There is no such thing as historical context, so any past action (such as slave ownership, or even manufacture that depends on purchasing raw materials that were made available using slave labour) must be judged solely by current sensibilities. There is no such thing as extenuating circumstances. There is only the one truth from which all moral judgement derives.
This renders the world binary. Everyone is either an oppressor, and evil, or oppressed, and good. No amount of rational thought will change that binary division, and, therefore, there is no practical benefit in rational thought. To quote Orwell again:
“Don’t you see that the whole aim of Newspeak is to narrow the range of thought?… Has it ever occurred to you, Winston, that by the year 2050, at the very latest, not a single human being will be alive who could understand such a conversation as we are having now?… The whole climate of thought will be different. In fact, there will be no thought, as we understand it now. Orthodoxy means not thinking – not needing to think. Orthodoxy is unconsciousness.”
Clearly, Israel faces very real and tangible challenges: completing the return of all the hostages; destroying Hamas in the north and then the south of the Gaza Strip; finding a way of preventing the resurgence of Hamas or a similar terror army in the future.
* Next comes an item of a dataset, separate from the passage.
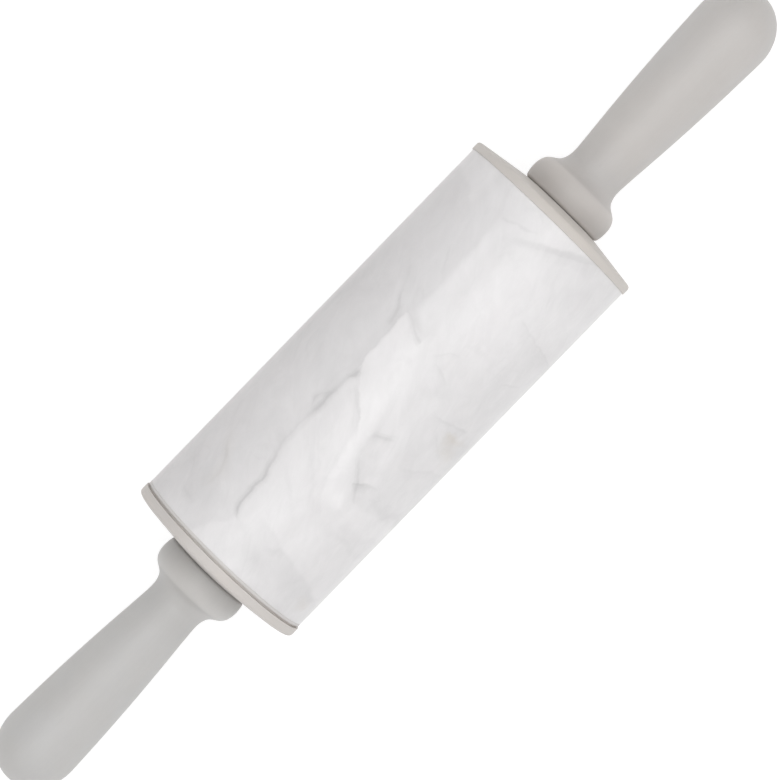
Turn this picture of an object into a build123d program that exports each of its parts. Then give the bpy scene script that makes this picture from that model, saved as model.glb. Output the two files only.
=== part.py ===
from build123d import *
import os

os.makedirs("parts", exist_ok=True)

# Marble rolling pin. Millimetres, +X along the pin's axis, +Z up, origin on the
# axis midway between the two handle tips. The roller (stone barrel, gaskets, end
# caps, bushes) turns on the axle; the axle and both handles are one held body.

# ---------------------------------------------------------------- dimensions
# stone barrel
barrel_r = 40.0            # outer radius of the stone
barrel_left = -87.65       # left end face
barrel_right = 90.2        # right end face
barrel_edge = 0.15         # eased outer edge
barrel_bore_r = 7.0        # through bore, drilled clear of the axle
socket_r = 12.2            # counterbore that takes a cap's spigot
socket_depth = 20.0

# gasket between stone and cap
gasket_t = 1.2
left_gasket_r = 40.0       # shows beside the groove, flush with the stone
right_gasket_r = 38.0      # hidden behind the right cap's rim
gasket_hole_r = 12.3
gasket_edge = 0.12         # softened outer edges

# end cap
cap_r = 40.5               # rim stands half a millimetre proud of the stone
rim_edge = 93.8            # outer end of either rim, from the middle
right_rim_w = rim_edge - barrel_right  # the right rim closes on the stone
left_rim_w = 4.05
recess_r = right_gasket_r  # pocket behind the right rim, a snug fit for the gasket
cap_corner = 1.2           # rounded outer corner of the rim
cap_lip = 0.12             # broken inner corner of the rim
crown_x = 96.85            # the face rises as a low cone to a flat round the hub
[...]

Equally clearly, if Israel does not meet these challenges successfully, there will be serious consequences not just for Israel and the Middle East, but for civilisation as a whole.
At the same time, the rise of fake news and the tightening chokehold of binary inter-sectionalism on the Western world may represent a no less serious threat to civilisation. 2050 is less than 27 years away, and Orwell’s prediction is looking more and more accurate every year.